Four elements you need when launching an organizational cultural change initiative:
1. A thorough understanding of the problem/opportunity to be addressed. Not all problems or opportunities require a cultural change. 

2. A full understanding your organization’s current culture and sub-cultures, including the unconscious and unspoken beliefs and attitudes. Unless you know the current culture you cannot define what aspects of the culture are influencing the problem. To be successful, any change, including a culture change, must be based in the present with a view to the future.

3. A clearly defined articulation of the intended outcome and the behavioural changes needed to meet the outcome. Without this you cannot assess how culture will impact your success.

4. A well documented transition plan. I’m a fan of the late Richard Beckhard, who many consider to be the founder of Organizational Development, and I echo his belief that more than any other type of change, culture change requires planning and a commitment to creating the environment of the intended culture. 

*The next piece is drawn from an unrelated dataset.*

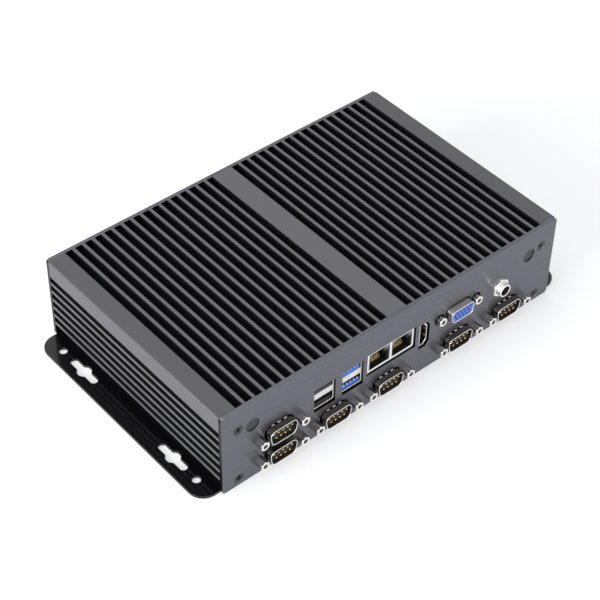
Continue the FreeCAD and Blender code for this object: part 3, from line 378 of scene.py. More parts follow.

Of course, you also need TIME. Organizational culture change requires knowledge, detailed planning and commitment to stick with it for the long haul. Although successes can be achieved during the transition, fully transforming an organization’s culture is not a short-term project.

Because organizational culture pervades all aspects of your organization, any attempt to transform your organization’s culture requires a holistic and integrated approach with the full and committed participation of the entire organization. People will not move willingly outside their comfort zones unless they can see the destination clearly and actively participate in the journey. Applying sound change management practices from the outset will help ensure you and your employees reap maximum benefits from your organizational culture change initiative.